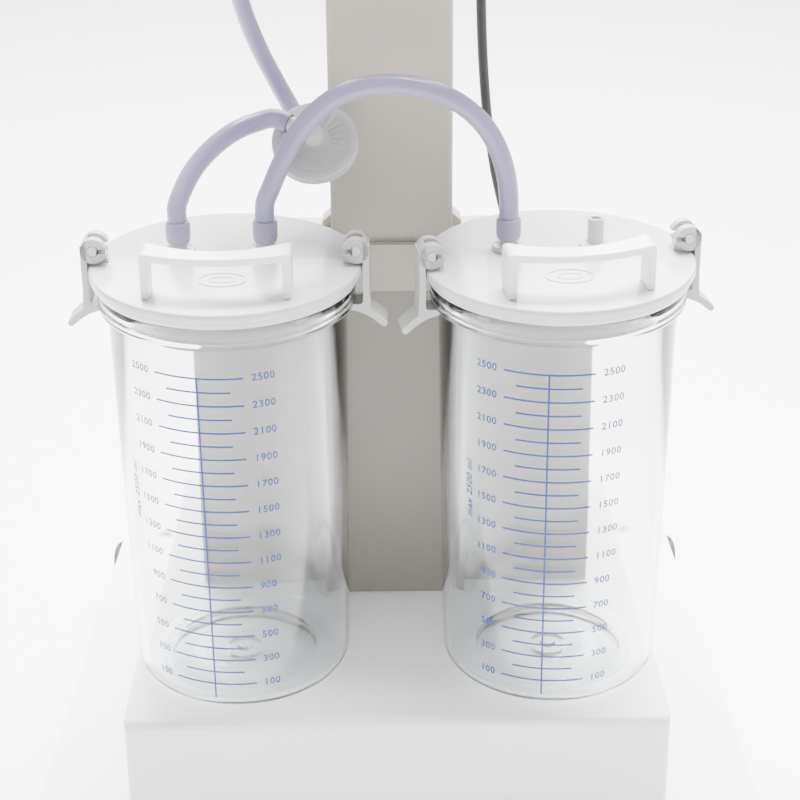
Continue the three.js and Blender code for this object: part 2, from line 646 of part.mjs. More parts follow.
const leftJar = frameAt(pump, [-JAR.x, JAR.y, DECK_TOP]);
const rightJar = frameAt(pump, [JAR.x, JAR.y, DECK_TOP]);
const hosedPorts = [
  ['vacuum_port', leftJar, PORT.left, 16],
  ['link_port_left', leftJar, PORT.right, 24],
  ['link_port_right', rightJar, PORT.left, 12],
];
for (const [name, frame, x, below] of hosedPorts) {
  part(name, port(below), MATERIAL.whitePlastic, frame).position.set(x, PORT.y, 0);
}
part('patient_port', port(24), MATERIAL.whitePlastic, rightJar).position.set(PORT.right, PORT.y, 0);

part('float_cage', floatCage(), MATERIAL.frosted, leftJar).position.set(PORT.left, PORT.y, 0);
const ballZ = lidUnder - 12 - FLOAT.drop + 2.2 + FLOAT.ballRadius + 1.2;
const ball = new THREE.SphereGeometry(FLOAT.ballRadius, 14, 8).rotateX(Math.PI / 2);
part('float_ball', ball, MATERIAL.whitePlastic, leftJar).position.set(PORT.left, PORT.y, ballZ);

// ---------------------------------------------------------------- bacterial filter

// Two dished shells around a membrane, each with an elbow to its hose. The axis leans forwards and up.
const FILTER = { x: -42.4, y: JAR.y + 41, z: DECK_TOP + 309, radius: 24.2, elevation: 46, yaw: -4 };
const ELBOW = { radius: 4.6, bore: 2.6, reach: 15, rise: 8.6 };
const filter = frameAt(pump, [FILTER.x, FILTER.y, FILTER.z], FILTER.yaw);
const filterAxis = new THREE.Group();
filterAxis.rotation.x = radians(90 - FILTER.elevation);
filter.add(filterAxis);

// Shell in its own frame: its face looks along +Z and its elbow along +X.
const shell = cut(
  join(
    turned([
      [0, 3.6], [18.4, 2.6], [18.8, 1.4], [FILTER.radius, 0.9], [FILTER.radius, -2.4], [18, -2.4], [18, 0.4],
      [0, 0.4],
    ], 28),
    disc(ELBOW.radius + 0.6, 2, ELBOW.rise, 14),
    new THREE.SphereGeometry(ELBOW.radius + 0.6, 14, 8).rotateX(Math.PI / 2).translate(0, 0, ELBOW.rise),
    alongX(disc(ELBOW.radius, 0, ELBOW.reach, 14)).translate(0, 0, ELBOW.rise),
  ),
  disc(ELBOW.bore, -1, ELBOW.rise, 10),
  alongX(disc(ELBOW.bore, 0, ELBOW.reach + 1, 10)).translate(0, 0, ELBOW.rise),
);
const frontShell = part('filter_front_shell', shell, MATERIAL.frosted, filterAxis);
frontShell.position.z = 3.4;
frontShell.rotation.z = radians(155);
const rearShell = part('filter_rear_shell', shell, MATERIAL.frosted, filterAxis);
rearShell.position.z = -1.9;
rearShell.rotation.set(Math.PI, 0, radians(240));

// ---------------------------------------------------------------- hoses

// Points are in the frame of the jar platform: x right, y back from the jar axes, z up from the deck.
const onDeck = (points) => points.map(([x, y, z]) => [x, y + JAR.y, z + DECK_TOP]);
const hoseFoot = LID.top + 3 + CUFF.below + CUFF.length + GAP;

const LINK_HOSE = onDeck([
  [-70.5, 13.6, hoseFoot], [-70.1, 13.6, 284], [-66.5, 13.6, 293], [-59.2, 13.6, 309.2], [-49.4, 13.6, 326],
  [-36, 13.6, 340.2], [-21.8, 13.6, 348.2], [-6, 13.6, 351.4], [6, 13.6, 351.2], [21.3, 13.6, 348],
  [37.5, 13.6, 340.2], [50.6, 13.6, 328], [58.8, 13.6, 313.6], [63.2, 13.6, 299], [64.8, 13.6, 287],
  [65, 13.6, hoseFoot],
]);
const VACUUM_HOSE = onDeck([
  [-119, 13.6, hoseFoot], [-119, 13.8, 282], [-115.2, 17.5, 291.5], [-108.8, 24, 301.5], [-98.8, 30.5, 311],
  [-86, 36.8, 318.6], [-75, 40.6, 322], [-66.5, 41.6, 323.9], [-60.6, 40, 323.4], [-56.6, 38.3, 322.1],
]);
const FILTER_HOSE = onDeck([
  [-48.9, 58.4, 310.7], [-51.1, 61.5, 313.6], [-55.4, 66.6, 320], [-60.6, 70.8, 328.4], [-66.8, 74.2, 339.4],
  [-73.4, 76.8, 352.6], [-80.2, 78, 370], [-86, 78, 392], [-90.2, 78, 418], [-92.4, 78, 448],
  [-93, 78, 481.2],
]);

part('link_hose', sweep(LINK_HOSE, HOSE_RADIUS, 10, 26), MATERIAL.hose);
part('vacuum_hose', sweep(VACUUM_HOSE, HOSE_RADIUS, 10, 18), MATERIAL.hose);
part('filter_hose', sweep(FILTER_HOSE, VACUUM_HOSE_RADIUS, 8, 22), MATERIAL.hose);

const cuffProfile = [
  [PORT.nipple + GAP, 0], [5.6, 0], [CUFF.radius, 3], [CUFF.radius, CUFF.length - 1], [6.2, CUFF.length],
  [PORT.nipple + GAP, CUFF.length],
];
const cuffPlaces = [
  ['hose_cuff_vacuum', leftJar, PORT.left], ['hose_cuff_link_left', leftJar, PORT.right],
  ['hose_cuff_link_right', rightJar, PORT.left],
];
for (const [name, frame, x] of cuffPlaces) {
  part(name, turned(cuffProfile, 14), MATERIAL.hose, frame).position.set(x, PORT.y, LID.top + 3 + CUFF.below);
}

// ---------------------------------------------------------------- mains lead, coil and plug

const glandEnd = HEAD.bottom - GAP - GLAND.length - GAP;
const CORD = [
  [52, 2, glandEnd], [52, 2, 620], [53, 2.3, 570], [55, 3, 515], [58, 4.5, 478], [62.5, 8, 446],
  [67, 15.5, 423], [71, 29, 405], [75, 48, 389], [79, 74, 371.5], [82, 96, 358],
  [83.5, 110, 349.9], [84, 115.6, 345.6], [84.4, 119.9, 340], [84.7, 122.6, 333.5],
  [85, 123.5, 325], [85.3, 123.5, 314], [85.7, 123.5, 296], [86.4, 123.5, 262], [88, 123.5, 210],
  [89.8, 123.5, 168], [90.6, 123.5, 146], [91, 123.6, 132], [91.2, 125.6, 120.4],
  [91.4, 131.4, 111.6], [91.6, 140.2, 105.8], [91.7, 150.5, 104.2], [91.8, 160.9, 102.2],
  [91.9, 169.9, 96.2], [91.9, 175.4, 87.1], [91.9, 177.4, 77], [91.9, 177.6, 65],
  [91.9, 177.6, 47], [91.9, 177.6, 33], [91.1, 178.4, 22.6], [88, 181.5, 13.6], [82.6, 186.9, 7],
];
part('power_cord', sweep(CORD, CORD_RADIUS, 8, 64), MATERIAL.rubber);

const COIL = { x: 28, y: 182, inner: 21, outer: 45, high: 18 };
part('power_cord_coil', turned([
  [COIL.inner, 2], [COIL.inner + 2, GAP], [COIL.outer - 2, GAP], [COIL.outer, 2], [COIL.outer, COIL.high - 2],
  [COIL.outer - 2, COIL.high], [COIL.inner + 2, COIL.high], [COIL.inner, COIL.high - 2],
], 24).translate(COIL.x, COIL.y, 0), MATERIAL.rubber);

// A two-pin mains plug lying on its side: body, strain relief and pins in one piece.
const PLUG = { x: -51.4, y: 182, z: 14 };
part('power_plug', join(
  alongX(turned([[0, -22], [9, -22], [13, -16], [13, 10], [9, 16], [4, 34], [0, 34]], 16)).scale(1, 1.25, 1),
  alongX(disc(2.4, -40, -20, 10)).translate(0, -9.5, 0),
  alongX(disc(2.4, -40, -20, 10)).translate(0, 9.5, 0),
).translate(PLUG.x, PLUG.y, PLUG.z), MATERIAL.rubber);

export default pump;
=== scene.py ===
"""Visual model of a mobile suction pump, built around its CAD frame."""

import json
import math
from math import cos, pi, radians, sin

import bmesh
import bpy
from mathutils import Matrix, Vector


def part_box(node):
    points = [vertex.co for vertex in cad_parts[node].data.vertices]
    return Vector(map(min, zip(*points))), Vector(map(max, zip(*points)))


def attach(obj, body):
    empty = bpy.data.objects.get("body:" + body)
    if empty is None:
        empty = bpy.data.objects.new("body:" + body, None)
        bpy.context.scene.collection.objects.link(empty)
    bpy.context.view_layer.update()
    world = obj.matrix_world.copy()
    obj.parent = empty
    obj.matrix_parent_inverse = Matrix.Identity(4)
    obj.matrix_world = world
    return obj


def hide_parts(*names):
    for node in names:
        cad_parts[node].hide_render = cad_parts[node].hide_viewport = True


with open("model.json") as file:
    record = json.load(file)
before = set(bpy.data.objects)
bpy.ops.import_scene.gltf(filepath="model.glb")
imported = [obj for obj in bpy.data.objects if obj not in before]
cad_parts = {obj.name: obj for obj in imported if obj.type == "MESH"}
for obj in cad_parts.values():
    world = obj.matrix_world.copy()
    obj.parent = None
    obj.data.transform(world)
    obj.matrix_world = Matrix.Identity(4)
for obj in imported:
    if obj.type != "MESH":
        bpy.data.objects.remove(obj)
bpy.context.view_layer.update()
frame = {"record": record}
MM = 0.001
FIXED = "pump_stand"                    # the body that everything rides on unless it moves
JOINTS = {j["name"]: j for j in frame["record"]["behaviour"]["joints"]}


def box_mm(node):
    low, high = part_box(node)
    return Vector(low) / MM, Vector(high) / MM


def centre_mm(node):
    low, high = box_mm(node)
    return (low + high) / 2


DECK = box_mm("pump_cabinet")[1].z      # top of the jar platform
JAR = {side: centre_mm(f"jar_{side}").to_2d() for side in ("left", "right")}
JAR_Y = JAR["left"].y
LID_TURN = {"left": -1.5, "right": 9.0}

# ---------------------------------------------------------------- geometry helpers, in millimetres


def lathe(profile, segments=64):
    """A profile of (radius, z) turned about Z; it closes on itself unless it ends on the axis."""
    on_axis = profile[0][0] == 0 or profile[-1][0] == 0
    verts, rings = [], []
    for r, z in profile:
        if r == 0:
            rings.append([len(verts)] * segments)
            verts.append((0, 0, z))
        else:
            rings.append(range(len(verts), len(verts) + segments))
            verts += [(r * cos(2 * pi * i / segments), r * sin(2 * pi * i / segments), z)
                      for i in range(segments)]
    pairs = list(zip(rings, rings[1:]))
    if not on_axis:
        pairs.append((rings[-1], rings[0]))
    faces = []
    for a, b in pairs:
        for i in range(segments):
            j = (i + 1) % segments
            corner = dict.fromkeys((a[i], a[j], b[j], b[i]))
            if len(corner) > 2:
                faces.append(tuple(corner))
    return verts, faces


def extruded(outline, y0, y1):
    """A closed outline of (x, z) points drawn along Y."""
    n = len(outline)
    verts = [(x, y, z) for y in (y0, y1) for x, z in outline]
    faces = [tuple(range(n)), tuple(range(2 * n - 1, n - 1, -1))]
    faces += [(i, i + n, (i + 1) % n + n, (i + 1) % n) for i in range(n)]
    return verts, faces


def block(low, high):
    (x0, y0, z0), (x1, y1, z1) = low, high
    return extruded([(x0, z0), (x1, z0), (x1, z1), (x0, z1)], y0, y1)


def catmull(points, spacing):
    """Points about every spacing along the centripetal curve through the given points."""
    p = [Vector(q) for q in points]
    p = [2 * p[0] - p[1], *p, 2 * p[-1] - p[-2]]
    out = []
    for a, b, c, d in zip(p, p[1:], p[2:], p[3:]):
        t = [0.0]
        for u, v in ((a, b), (b, c), (c, d)):
            t.append(t[-1] + math.sqrt((v - u).length))
        steps = max(1, round((c - b).length / spacing))
        for k in range(steps):
            s = t[1] + (t[2] - t[1]) * k / steps
            ab = a.lerp(b, (s - t[0]) / (t[1] - t[0]))
            bc = b.lerp(c, (s - t[1]) / (t[2] - t[1]))
            cd = c.lerp(d, (s - t[2]) / (t[3] - t[2]))
            abc = ab.lerp(bc, (s - t[0]) / (t[2] - t[0]))
            bcd = bc.lerp(cd, (s - t[1]) / (t[3] - t[1]))
            out.append(abc.lerp(bcd, (s - t[1]) / (t[2] - t[1])))
    return out + [p[-2]]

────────

* _Request_:
Scan the data above and copy every line with "None" in it.

* _Exercise answer_:
    if empty is None:
        empty = bpy.data.objects.new("body:" + body, None)
    obj.parent = None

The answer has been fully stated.